## WHAT YOU SHOULD DO:
Scan the lines below for the string "materials" and copy every one that has it.

## SOURCE MATERIAL:
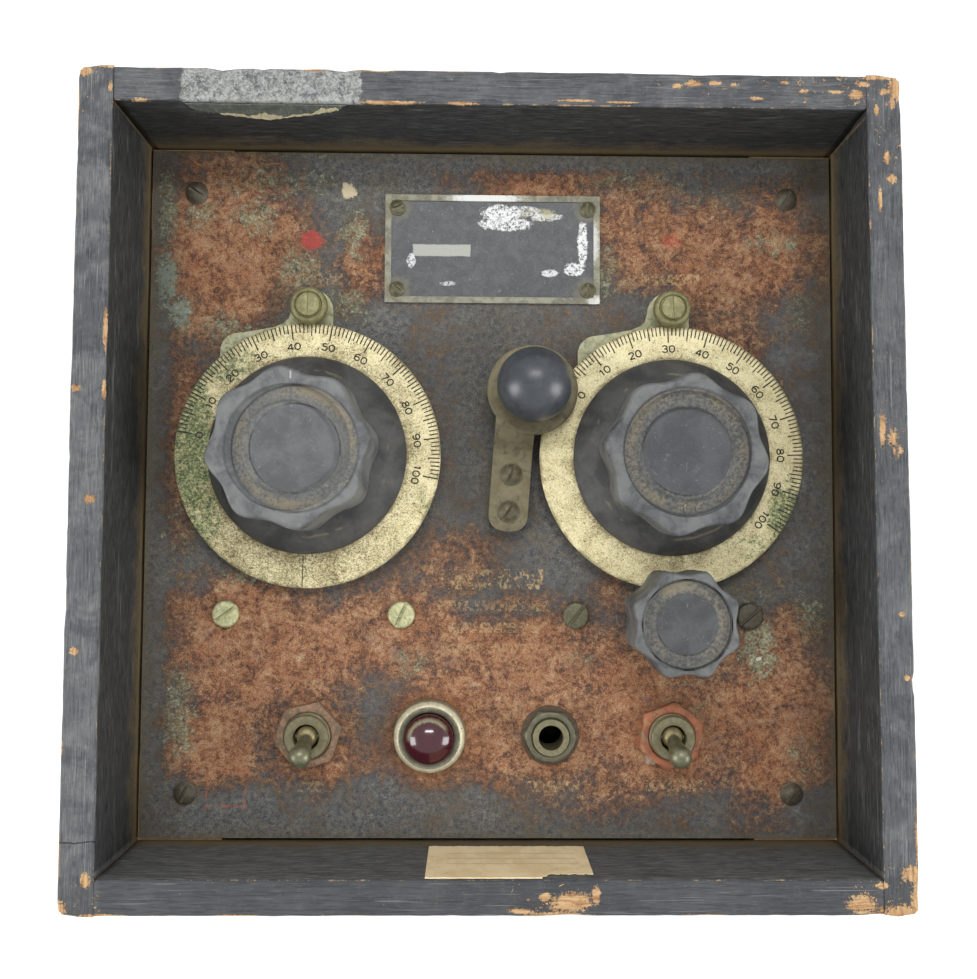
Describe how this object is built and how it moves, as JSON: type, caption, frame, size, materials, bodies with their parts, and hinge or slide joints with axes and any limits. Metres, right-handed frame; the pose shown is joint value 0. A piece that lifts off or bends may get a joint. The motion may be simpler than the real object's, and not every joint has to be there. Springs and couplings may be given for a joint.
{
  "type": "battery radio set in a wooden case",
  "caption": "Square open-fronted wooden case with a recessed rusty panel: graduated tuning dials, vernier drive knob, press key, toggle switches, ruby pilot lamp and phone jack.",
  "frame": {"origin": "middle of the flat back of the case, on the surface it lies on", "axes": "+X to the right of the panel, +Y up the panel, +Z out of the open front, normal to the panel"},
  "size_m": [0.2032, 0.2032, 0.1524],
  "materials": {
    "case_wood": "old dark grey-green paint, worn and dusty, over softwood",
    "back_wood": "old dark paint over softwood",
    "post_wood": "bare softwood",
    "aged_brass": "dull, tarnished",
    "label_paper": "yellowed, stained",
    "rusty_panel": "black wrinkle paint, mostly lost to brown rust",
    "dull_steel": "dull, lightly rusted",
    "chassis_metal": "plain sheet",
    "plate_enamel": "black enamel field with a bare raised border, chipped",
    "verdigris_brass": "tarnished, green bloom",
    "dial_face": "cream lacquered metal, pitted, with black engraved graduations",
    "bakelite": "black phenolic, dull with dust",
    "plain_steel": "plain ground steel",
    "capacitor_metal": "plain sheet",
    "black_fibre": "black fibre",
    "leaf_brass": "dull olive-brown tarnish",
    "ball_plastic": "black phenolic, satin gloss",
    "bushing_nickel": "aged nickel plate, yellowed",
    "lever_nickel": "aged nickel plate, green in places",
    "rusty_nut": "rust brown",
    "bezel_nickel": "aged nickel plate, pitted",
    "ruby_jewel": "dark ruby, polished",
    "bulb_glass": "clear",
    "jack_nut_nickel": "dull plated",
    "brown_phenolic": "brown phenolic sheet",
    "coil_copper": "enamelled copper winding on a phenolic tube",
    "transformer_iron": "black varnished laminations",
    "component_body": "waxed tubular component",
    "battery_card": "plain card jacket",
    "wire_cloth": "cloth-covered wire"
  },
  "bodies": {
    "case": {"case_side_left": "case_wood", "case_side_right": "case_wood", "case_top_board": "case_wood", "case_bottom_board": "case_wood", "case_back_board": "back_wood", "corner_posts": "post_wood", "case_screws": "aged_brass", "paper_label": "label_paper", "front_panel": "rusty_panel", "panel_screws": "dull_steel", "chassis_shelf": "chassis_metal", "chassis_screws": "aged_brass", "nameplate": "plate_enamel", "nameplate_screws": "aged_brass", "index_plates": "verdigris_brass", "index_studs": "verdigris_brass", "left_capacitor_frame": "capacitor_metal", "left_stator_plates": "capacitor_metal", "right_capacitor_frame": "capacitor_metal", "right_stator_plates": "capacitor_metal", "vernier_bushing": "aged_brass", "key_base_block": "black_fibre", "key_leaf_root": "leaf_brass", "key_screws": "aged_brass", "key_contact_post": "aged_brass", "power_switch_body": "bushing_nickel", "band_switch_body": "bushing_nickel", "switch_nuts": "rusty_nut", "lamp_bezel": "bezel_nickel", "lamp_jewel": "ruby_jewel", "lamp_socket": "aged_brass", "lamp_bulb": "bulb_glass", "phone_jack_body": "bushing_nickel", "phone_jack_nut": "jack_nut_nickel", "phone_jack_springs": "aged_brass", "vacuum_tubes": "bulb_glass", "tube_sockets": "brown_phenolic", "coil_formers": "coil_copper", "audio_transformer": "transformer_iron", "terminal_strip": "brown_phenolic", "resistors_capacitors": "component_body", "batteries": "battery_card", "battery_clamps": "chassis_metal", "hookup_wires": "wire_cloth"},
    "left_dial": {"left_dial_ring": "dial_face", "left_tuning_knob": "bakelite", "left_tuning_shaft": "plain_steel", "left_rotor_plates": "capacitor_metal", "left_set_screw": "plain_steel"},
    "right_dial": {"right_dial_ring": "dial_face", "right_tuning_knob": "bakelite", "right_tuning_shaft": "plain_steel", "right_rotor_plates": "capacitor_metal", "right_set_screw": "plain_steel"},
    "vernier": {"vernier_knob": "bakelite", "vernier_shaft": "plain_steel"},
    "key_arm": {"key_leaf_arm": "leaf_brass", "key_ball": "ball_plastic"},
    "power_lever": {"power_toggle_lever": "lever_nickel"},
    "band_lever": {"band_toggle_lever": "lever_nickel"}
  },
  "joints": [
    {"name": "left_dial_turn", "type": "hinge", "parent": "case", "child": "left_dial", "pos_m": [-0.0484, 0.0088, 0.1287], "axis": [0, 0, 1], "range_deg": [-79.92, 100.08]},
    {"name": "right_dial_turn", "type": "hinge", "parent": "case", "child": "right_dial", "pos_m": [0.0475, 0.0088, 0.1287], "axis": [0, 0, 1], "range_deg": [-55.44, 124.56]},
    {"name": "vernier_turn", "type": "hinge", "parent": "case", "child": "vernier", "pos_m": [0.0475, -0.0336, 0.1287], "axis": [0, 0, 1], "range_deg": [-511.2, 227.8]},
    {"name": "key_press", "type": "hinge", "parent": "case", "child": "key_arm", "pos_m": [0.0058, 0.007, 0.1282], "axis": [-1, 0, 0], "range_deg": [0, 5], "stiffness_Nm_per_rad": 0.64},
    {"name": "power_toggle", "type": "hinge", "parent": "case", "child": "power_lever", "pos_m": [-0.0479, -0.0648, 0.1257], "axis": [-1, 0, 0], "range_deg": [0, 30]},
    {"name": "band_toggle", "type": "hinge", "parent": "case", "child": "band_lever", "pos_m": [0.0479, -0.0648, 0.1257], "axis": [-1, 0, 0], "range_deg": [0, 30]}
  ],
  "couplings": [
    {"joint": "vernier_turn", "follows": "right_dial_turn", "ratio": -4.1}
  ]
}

## FULL SOLUTION:
Describe how this object is built and how it moves, as JSON: type, caption, frame, size, materials, bodies with their parts, and hinge or slide joints with axes and any limits. Metres, right-handed frame; the pose shown is joint value 0. A piece that lifts off or bends may get a joint. The motion may be simpler than the real object's, and not every joint has to be there. Springs and couplings may be given for a joint.
  "materials": {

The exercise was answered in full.